真正喚醒她的是誰呢?是趙盼兒啊。真正喚醒婉婉的,是這來自同性的不求回報的真誠的關心和理解。因為她們是一樣的,皇後想要齊牧倒下的原因,和盼兒想要歐陽旭伏法的原因是一樣的。顧千帆最後代趙盼兒問的那句“現在,你還覺得她是不可理喻嗎?”問的不是趙盼兒,更是她自己。你自己内心深處的那些需求,你還覺得那些是不可理喻嗎?你還在自我懷疑,自我否定嗎?盼兒要堂堂正正的用律法,用公理和正義打倒歐陽旭,這個行為對婉婉而言是一種巨大的震撼。有時候,有的人隻要存在,就是對另一個人的拯救。盼兒就是這樣,拯救了她的靈魂。婉婉臉上那化不開的苦楚和怨恨,就此消解了。
婉婉也回複給盼兒一樣的理解:在最後的公堂戲裡,她下令從此女子杖刑可以用錢贖買。不帶男的玩,謝謝。雖然最後為達成目的,盼兒必須說“不論男女進了賤籍就難以出頭”,但她們所有人都心知肚明,天下苦人總是女人多,賤籍之人也總是女人最苦。不能婚姻自主的是女人,處處低人一頭的是所有女人。細節總是這麼的令人感動:這是女人争取權益的努力得到了女人的反饋和共振。對我來說這是個大大的驚喜:我真的受夠了女人争權時總被道德綁架要帶上别人了!女人專注女性自身吧,搞的有什麼事都有人在那“女權哪去了”,拜托,是找媽找習慣了嗎,又不是女人在壓迫他們,女人自顧不暇,沒精力幫他們就得被恨嗎?
總之,盼兒和婉婉是如此迅速的在得知彼此的存在後,就深深的理解了彼此,拯救了彼此。宛如高山流水,伯牙遇子期。這是整部電視劇裡隐藏的最深,最徹底的互相救贖和雙向奔赴。
對兩位女性而言,也存在着這麼一個令人深思的事實:盡管多年夫妻,官家對婉婉下意識的輕視依然難以去除。趙顧愛情盡管唯美,卻也要盼兒經曆無數次被侵犯邊界和反擊,努力的引導和付出才換來最後那個可以理解尊重她的顧千帆。

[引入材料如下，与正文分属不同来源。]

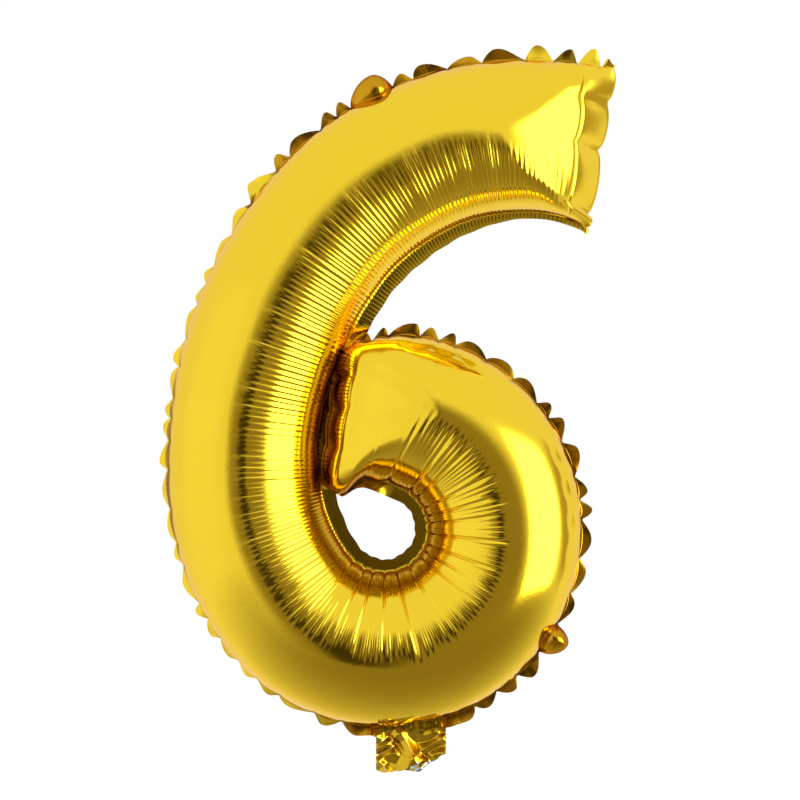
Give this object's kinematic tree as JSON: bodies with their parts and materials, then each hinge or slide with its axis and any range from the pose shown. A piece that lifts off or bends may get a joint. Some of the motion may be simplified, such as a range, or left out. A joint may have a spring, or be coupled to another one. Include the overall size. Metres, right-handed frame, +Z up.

可婉婉是花了多久理解了盼兒呢?隻消一夜之間。盼兒也一樣。在她決定為了婉婉的生命不惜犯下欺君之罪時,她甚至沒有見過婉婉一面。這是女性的風骨意氣:沒有男人之間誇張的哥哥弟弟義薄雲天挂在嘴上,有的隻是,未曾相逢先一笑,初會便已許平生。